NEW YORK (Reuters) - U.S. crude exports edged higher to about 2.8 million barrels per day (bpd) in April from about 2.7 million bpd in March, foreign trade data from the U.S. Census Bureau showed on Thursday.
The biggest buyer of U.S. barrels was Canada, which took in a record 589,000 bpd.
The other top buyers were Asian countries, including India which purchased about 392,000 bpd and South Korea, which shipped in about 356,000 bpd in April.
U.S. crude exports have surged since Washington lifted a ban on them in 2015, rising to a record at about 3 million bpd in February this year.
A shale boom has propelled the United States to the world’s biggest oil producer, overtaking Saudi Arabia and Russia.
The largest European destinations included the Netherlands - which bought about 305,000 bpd - and the United Kingdom - which purchased about 152,000 bpd.

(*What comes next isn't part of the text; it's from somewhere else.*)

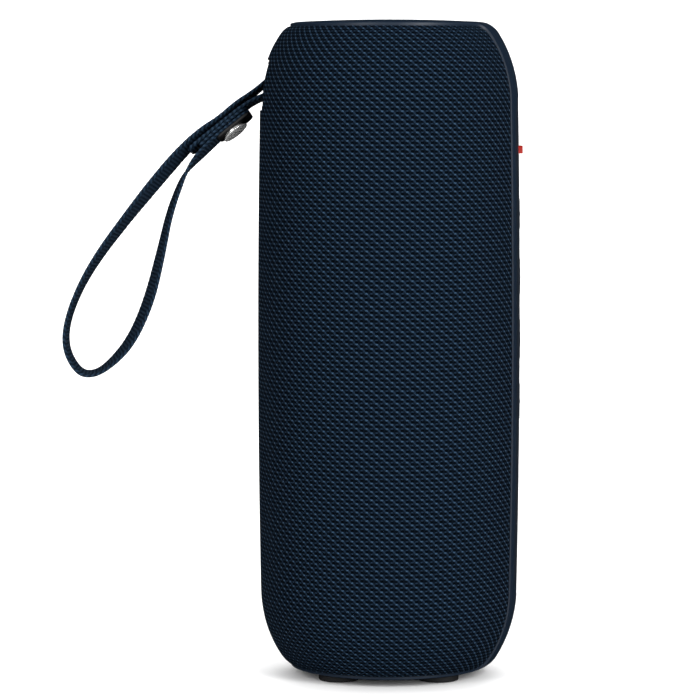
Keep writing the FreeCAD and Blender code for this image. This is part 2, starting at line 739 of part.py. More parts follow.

The United Arab Emirates imported a record 99,000 bpd of U.S. crude during the month.
Chinese buying in U.S. crude has plunged from the record levels in mid-2018, due to an escalating trade war between Washington and Beijing. In April, China purchased just over 62,000 bpd of U.S. crude, well below the record 510,000 bpd in June 2018.
U.S. Census’ foreign trade oil data is published weeks earlier than closely-watched EIA monthly figures. The EIA, which bases its numbers on the Census data, will release its crude figures at the end of the month.